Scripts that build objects
------------

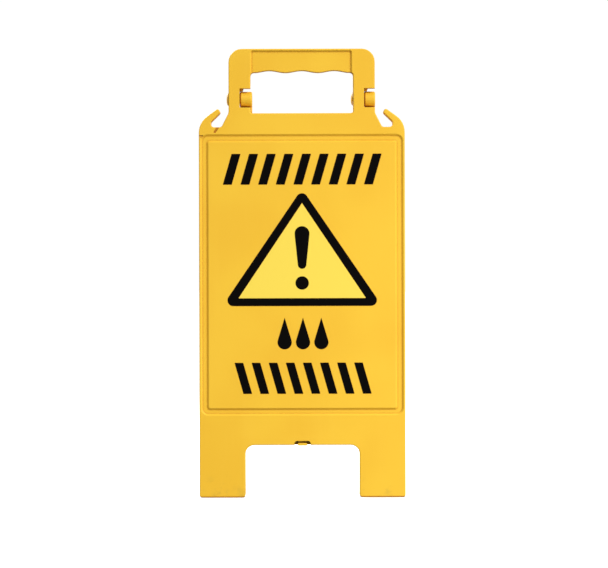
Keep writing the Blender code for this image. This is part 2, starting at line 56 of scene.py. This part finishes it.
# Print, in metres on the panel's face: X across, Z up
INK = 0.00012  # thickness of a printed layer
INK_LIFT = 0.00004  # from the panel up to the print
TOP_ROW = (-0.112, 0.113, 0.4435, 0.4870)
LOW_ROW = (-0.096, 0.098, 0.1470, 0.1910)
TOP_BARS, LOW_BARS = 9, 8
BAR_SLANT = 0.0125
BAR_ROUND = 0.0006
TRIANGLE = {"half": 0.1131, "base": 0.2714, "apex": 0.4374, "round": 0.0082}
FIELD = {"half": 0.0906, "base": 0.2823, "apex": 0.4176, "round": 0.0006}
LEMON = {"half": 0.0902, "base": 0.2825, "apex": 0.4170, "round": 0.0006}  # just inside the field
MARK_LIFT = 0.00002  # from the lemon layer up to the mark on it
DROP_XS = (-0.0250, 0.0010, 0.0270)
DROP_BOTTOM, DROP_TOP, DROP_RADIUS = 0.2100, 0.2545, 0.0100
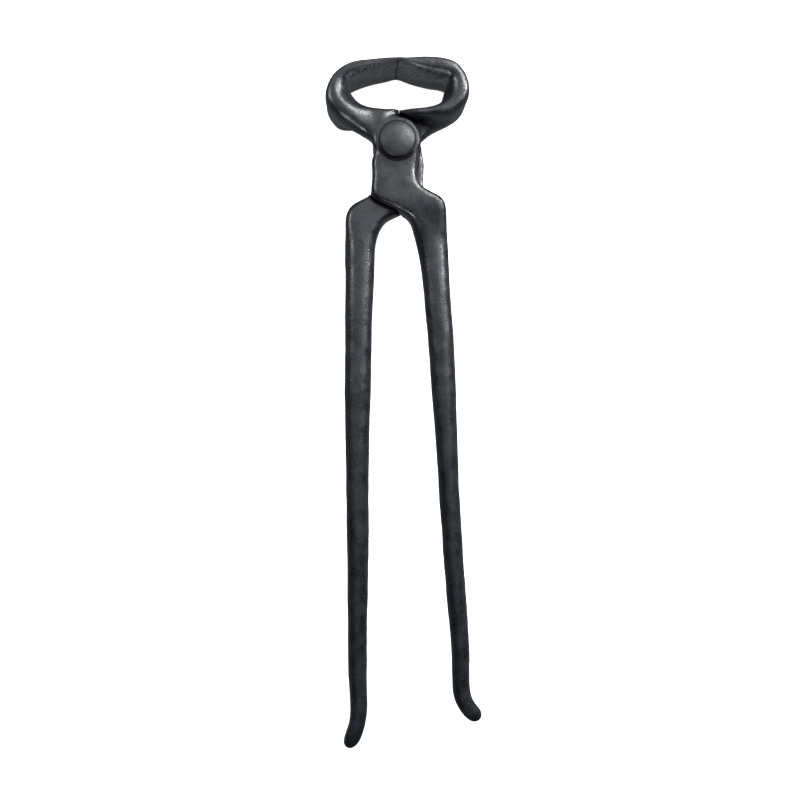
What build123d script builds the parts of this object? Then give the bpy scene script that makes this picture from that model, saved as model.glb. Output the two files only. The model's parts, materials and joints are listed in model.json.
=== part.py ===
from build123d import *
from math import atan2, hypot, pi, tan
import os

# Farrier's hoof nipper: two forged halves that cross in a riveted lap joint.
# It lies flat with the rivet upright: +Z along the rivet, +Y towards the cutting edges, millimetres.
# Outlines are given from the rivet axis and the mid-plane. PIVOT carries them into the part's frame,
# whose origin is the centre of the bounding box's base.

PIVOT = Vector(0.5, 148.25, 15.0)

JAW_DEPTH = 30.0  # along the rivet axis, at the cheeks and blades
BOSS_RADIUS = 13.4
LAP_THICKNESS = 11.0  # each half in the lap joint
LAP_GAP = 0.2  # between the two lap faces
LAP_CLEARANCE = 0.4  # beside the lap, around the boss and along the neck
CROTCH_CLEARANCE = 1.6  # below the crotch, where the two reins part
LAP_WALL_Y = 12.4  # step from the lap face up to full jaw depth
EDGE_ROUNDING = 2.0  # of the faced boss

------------

**What you will do**
Would you give the material above again, complete and exact?

**Answer in full**
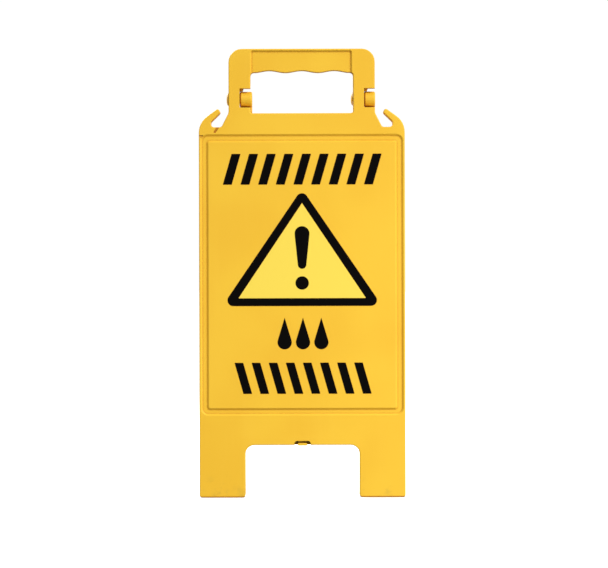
Keep writing the Blender code for this image. This is part 2, starting at line 56 of scene.py. This part finishes it.
# Print, in metres on the panel's face: X across, Z up
INK = 0.00012  # thickness of a printed layer
INK_LIFT = 0.00004  # from the panel up to the print
TOP_ROW = (-0.112, 0.113, 0.4435, 0.4870)
LOW_ROW = (-0.096, 0.098, 0.1470, 0.1910)
TOP_BARS, LOW_BARS = 9, 8
BAR_SLANT = 0.0125
BAR_ROUND = 0.0006
TRIANGLE = {"half": 0.1131, "base": 0.2714, "apex": 0.4374, "round": 0.0082}
FIELD = {"half": 0.0906, "base": 0.2823, "apex": 0.4176, "round": 0.0006}
LEMON = {"half": 0.0902, "base": 0.2825, "apex": 0.4170, "round": 0.0006}  # just inside the field
MARK_LIFT = 0.00002  # from the lemon layer up to the mark on it
DROP_XS = (-0.0250, 0.0010, 0.0270)
DROP_BOTTOM, DROP_TOP, DROP_RADIUS = 0.2100, 0.2545, 0.0100
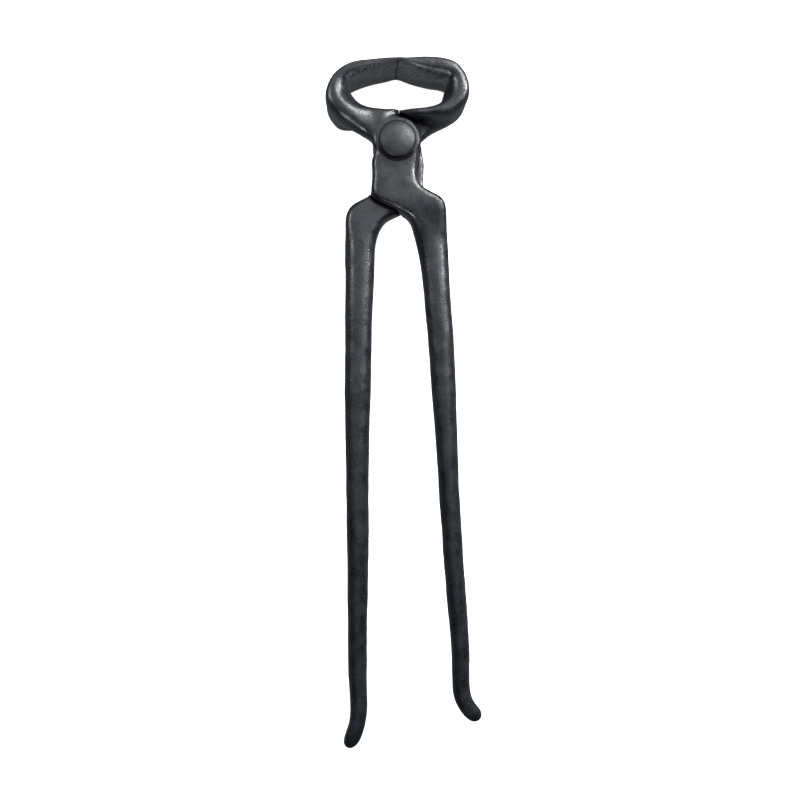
What build123d script builds the parts of this object? Then give the bpy scene script that makes this picture from that model, saved as model.glb. Output the two files only. The model's parts, materials and joints are listed in model.json.
=== part.py ===
from build123d import *
from math import atan2, hypot, pi, tan
import os

# Farrier's hoof nipper: two forged halves that cross in a riveted lap joint.
# It lies flat with the rivet upright: +Z along the rivet, +Y towards the cutting edges, millimetres.
# Outlines are given from the rivet axis and the mid-plane. PIVOT carries them into the part's frame,
# whose origin is the centre of the bounding box's base.

PIVOT = Vector(0.5, 148.25, 15.0)

JAW_DEPTH = 30.0  # along the rivet axis, at the cheeks and blades
BOSS_RADIUS = 13.4
LAP_THICKNESS = 11.0  # each half in the lap joint
LAP_GAP = 0.2  # between the two lap faces
LAP_CLEARANCE = 0.4  # beside the lap, around the boss and along the neck
CROTCH_CLEARANCE = 1.6  # below the crotch, where the two reins part
LAP_WALL_Y = 12.4  # step from the lap face up to full jaw depth
EDGE_ROUNDING = 2.0  # of the faced boss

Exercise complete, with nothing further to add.